▶ _Source data_:
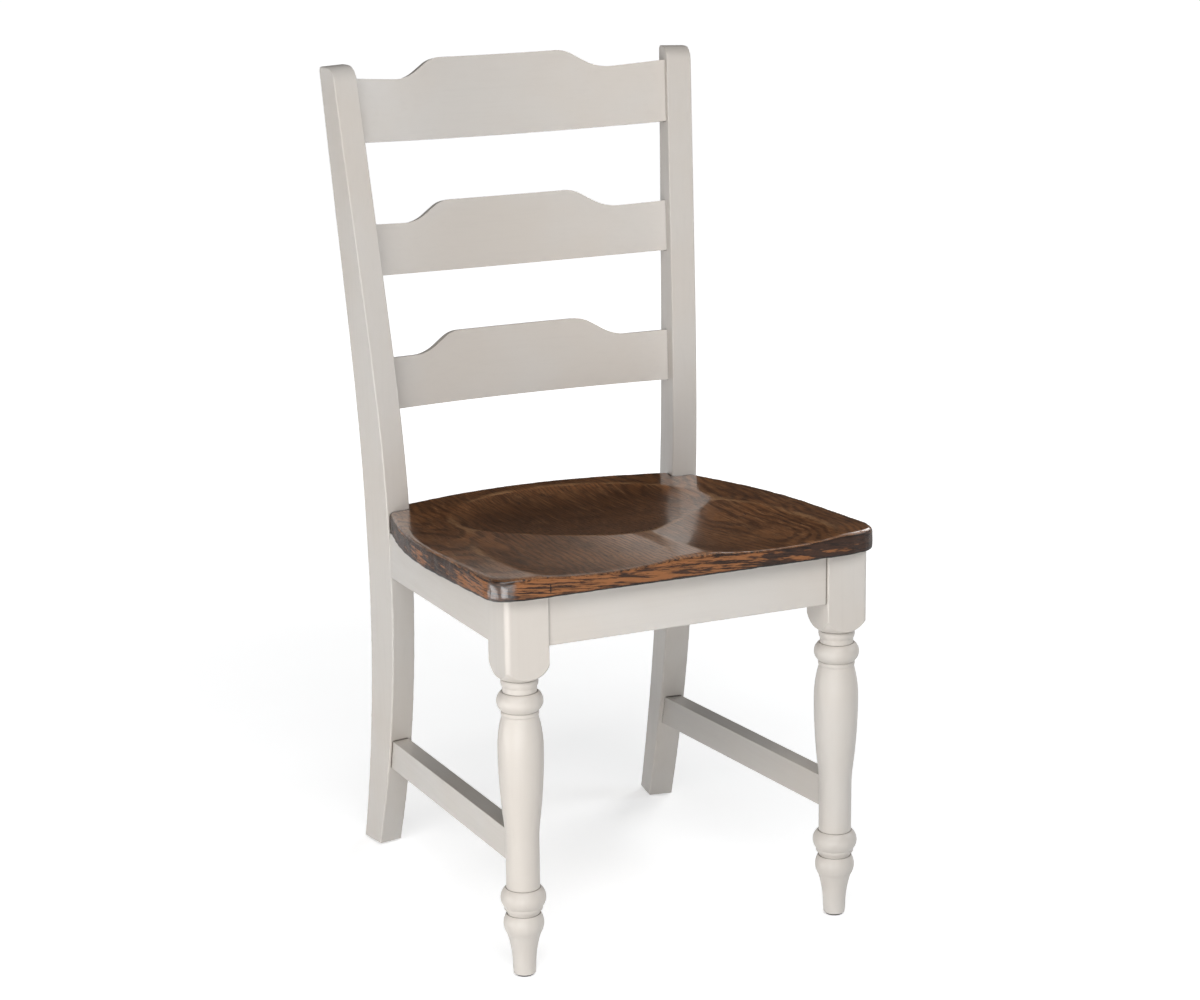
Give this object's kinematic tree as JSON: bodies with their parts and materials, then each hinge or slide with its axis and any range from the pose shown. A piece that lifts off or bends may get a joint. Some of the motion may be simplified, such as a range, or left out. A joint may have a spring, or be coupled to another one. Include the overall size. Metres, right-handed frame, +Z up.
{
  "type": "ladderback dining chair",
  "caption": "Ladderback side chair with bowed ogee-topped slats, toed and raked sawn rear posts, turned front legs, side stretchers and a solid scooped wooden seat.",
  "frame": {"origin": "on the floor, at the bottom centre of the bounding box", "axes": "+Z up, the chair faces -Y, and +X is to the right of someone who looks at it from the front"},
  "size_m": [0.473, 0.5421, 0.9521],
  "materials": {
    "painted_wood": "satin warm light grey paint with eased, slightly rubbed edges",
    "stained_wood": "satin dark walnut stain, worn through at the edges",
    "bare_wood": "plain sawn wood",
    "screw_steel": "plain zinc-plated steel",
    "glide_plastic": "dark moulded plastic"
  },
  "bodies": {
    "root": {"front_leg_left": "painted_wood", "front_leg_right": "painted_wood", "rear_post_left": "painted_wood", "rear_post_right": "painted_wood", "slat_top": "painted_wood", "slat_middle": "painted_wood", "slat_bottom": "painted_wood", "seat_rail_front": "painted_wood", "seat_rail_rear": "painted_wood", "seat_rail_left": "painted_wood", "seat_rail_right": "painted_wood", "side_stretcher_left": "painted_wood", "side_stretcher_right": "painted_wood", "seat": "stained_wood", "corner_block_front_left": "bare_wood", "corner_block_front_right": "bare_wood", "corner_block_rear_left": "bare_wood", "corner_block_rear_right": "bare_wood", "corner_block_screws": "screw_steel", "seat_screws": "screw_steel", "glide_front_left": "glide_plastic", "glide_front_right": "glide_plastic", "glide_rear_left": "glide_plastic", "glide_rear_right": "glide_plastic"}
  },
  "joints": []
}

▶ _Work to complete_: Find all the lines containing "bodies" in the material, then copy them.

▶ _Output below_:
Give this object's kinematic tree as JSON: bodies with their parts and materials, then each hinge or slide with its axis and any range from the pose shown. A piece that lifts off or bends may get a joint. Some of the motion may be simplified, such as a range, or left out. A joint may have a spring, or be coupled to another one. Include the overall size. Metres, right-handed frame, +Z up.
  "bodies": {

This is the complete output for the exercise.